* What the task requires *
Write the material out again in full, exactly.

* Provided material *
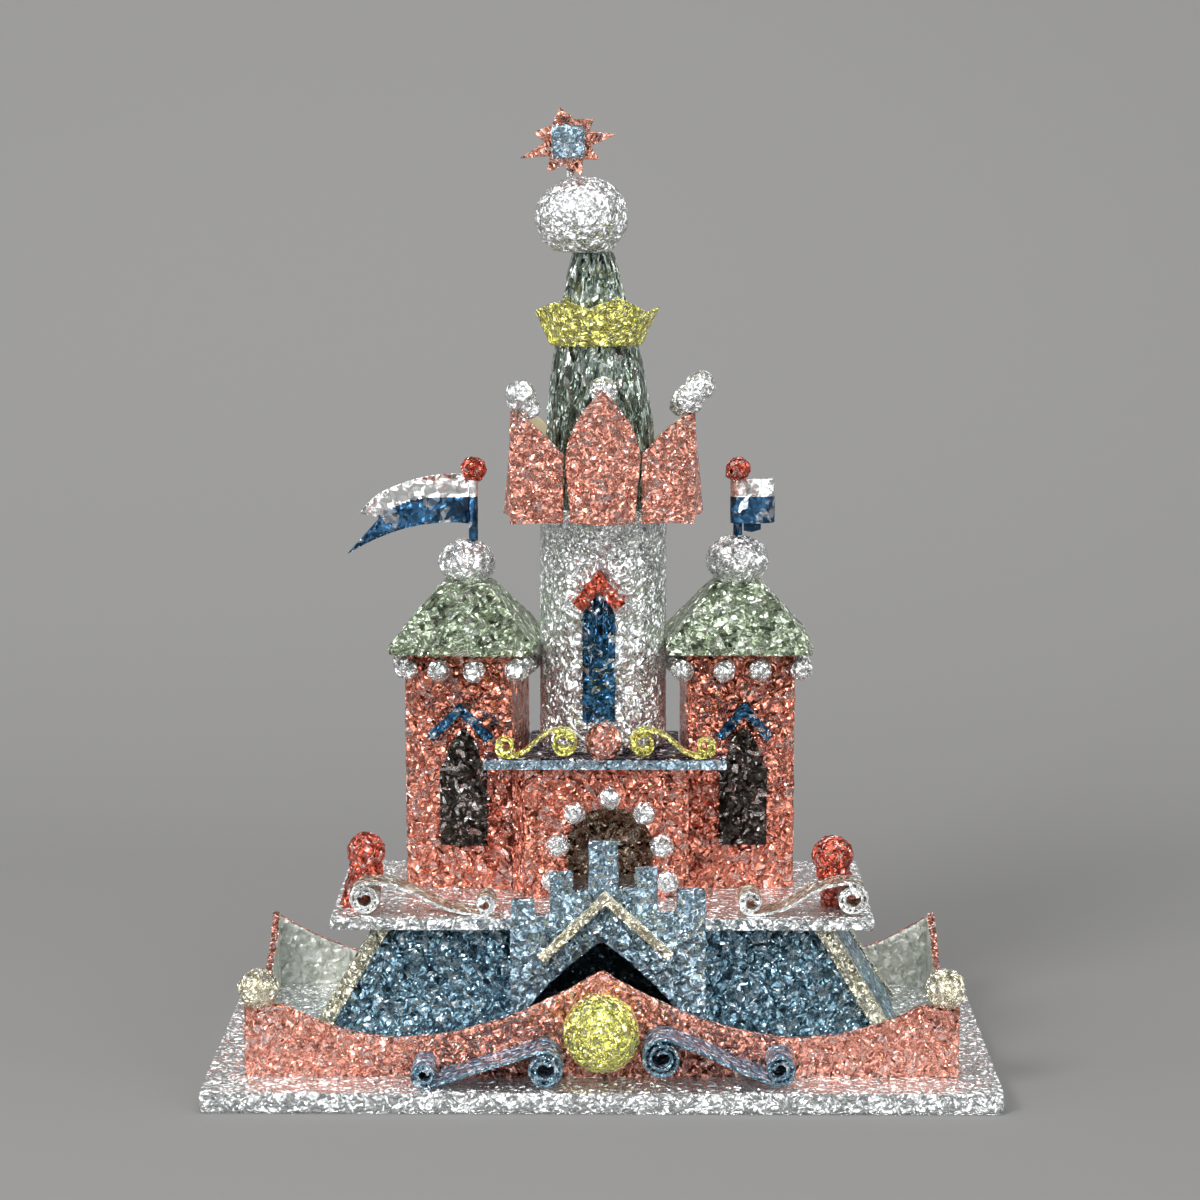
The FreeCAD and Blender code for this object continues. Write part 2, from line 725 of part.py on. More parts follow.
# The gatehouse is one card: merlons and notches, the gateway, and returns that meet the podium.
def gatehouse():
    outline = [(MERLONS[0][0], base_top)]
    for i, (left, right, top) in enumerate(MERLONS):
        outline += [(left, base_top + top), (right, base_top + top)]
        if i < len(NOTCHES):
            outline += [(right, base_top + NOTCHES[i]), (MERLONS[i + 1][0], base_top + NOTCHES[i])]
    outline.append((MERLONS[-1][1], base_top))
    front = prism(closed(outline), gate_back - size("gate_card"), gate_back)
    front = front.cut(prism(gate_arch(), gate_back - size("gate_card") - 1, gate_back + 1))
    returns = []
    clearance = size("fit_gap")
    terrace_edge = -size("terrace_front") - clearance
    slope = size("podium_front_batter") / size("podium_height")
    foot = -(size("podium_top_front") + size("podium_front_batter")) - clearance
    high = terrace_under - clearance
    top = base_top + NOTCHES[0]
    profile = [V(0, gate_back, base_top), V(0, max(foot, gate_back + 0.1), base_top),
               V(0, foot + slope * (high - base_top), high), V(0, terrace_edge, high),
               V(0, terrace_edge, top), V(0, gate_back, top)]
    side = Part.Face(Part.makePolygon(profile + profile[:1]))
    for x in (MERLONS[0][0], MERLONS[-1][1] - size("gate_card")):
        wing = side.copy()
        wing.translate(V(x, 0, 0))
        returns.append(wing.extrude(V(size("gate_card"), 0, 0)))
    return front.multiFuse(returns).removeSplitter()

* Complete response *
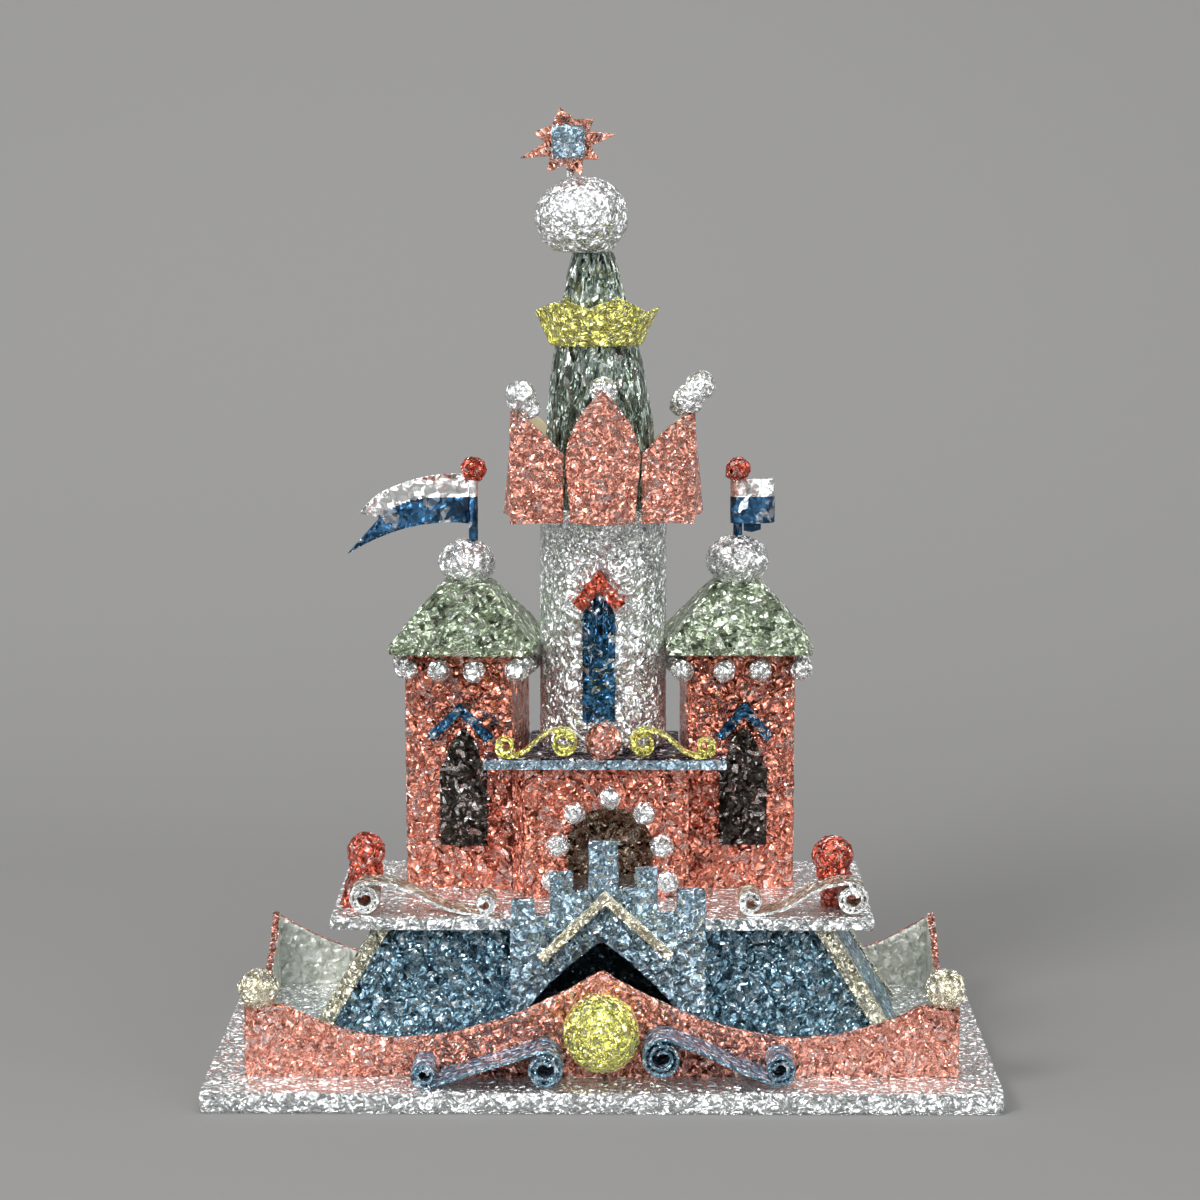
The FreeCAD and Blender code for this object continues. Write part 2, from line 725 of part.py on. More parts follow.
# The gatehouse is one card: merlons and notches, the gateway, and returns that meet the podium.
def gatehouse():
    outline = [(MERLONS[0][0], base_top)]
    for i, (left, right, top) in enumerate(MERLONS):
        outline += [(left, base_top + top), (right, base_top + top)]
        if i < len(NOTCHES):
            outline += [(right, base_top + NOTCHES[i]), (MERLONS[i + 1][0], base_top + NOTCHES[i])]
    outline.append((MERLONS[-1][1], base_top))
    front = prism(closed(outline), gate_back - size("gate_card"), gate_back)
    front = front.cut(prism(gate_arch(), gate_back - size("gate_card") - 1, gate_back + 1))
    returns = []
    clearance = size("fit_gap")
    terrace_edge = -size("terrace_front") - clearance
    slope = size("podium_front_batter") / size("podium_height")
    foot = -(size("podium_top_front") + size("podium_front_batter")) - clearance
    high = terrace_under - clearance
    top = base_top + NOTCHES[0]
    profile = [V(0, gate_back, base_top), V(0, max(foot, gate_back + 0.1), base_top),
               V(0, foot + slope * (high - base_top), high), V(0, terrace_edge, high),
               V(0, terrace_edge, top), V(0, gate_back, top)]
    side = Part.Face(Part.makePolygon(profile + profile[:1]))
    for x in (MERLONS[0][0], MERLONS[-1][1] - size("gate_card")):
        wing = side.copy()
        wing.translate(V(x, 0, 0))
        returns.append(wing.extrude(V(size("gate_card"), 0, 0)))
    return front.multiFuse(returns).removeSplitter()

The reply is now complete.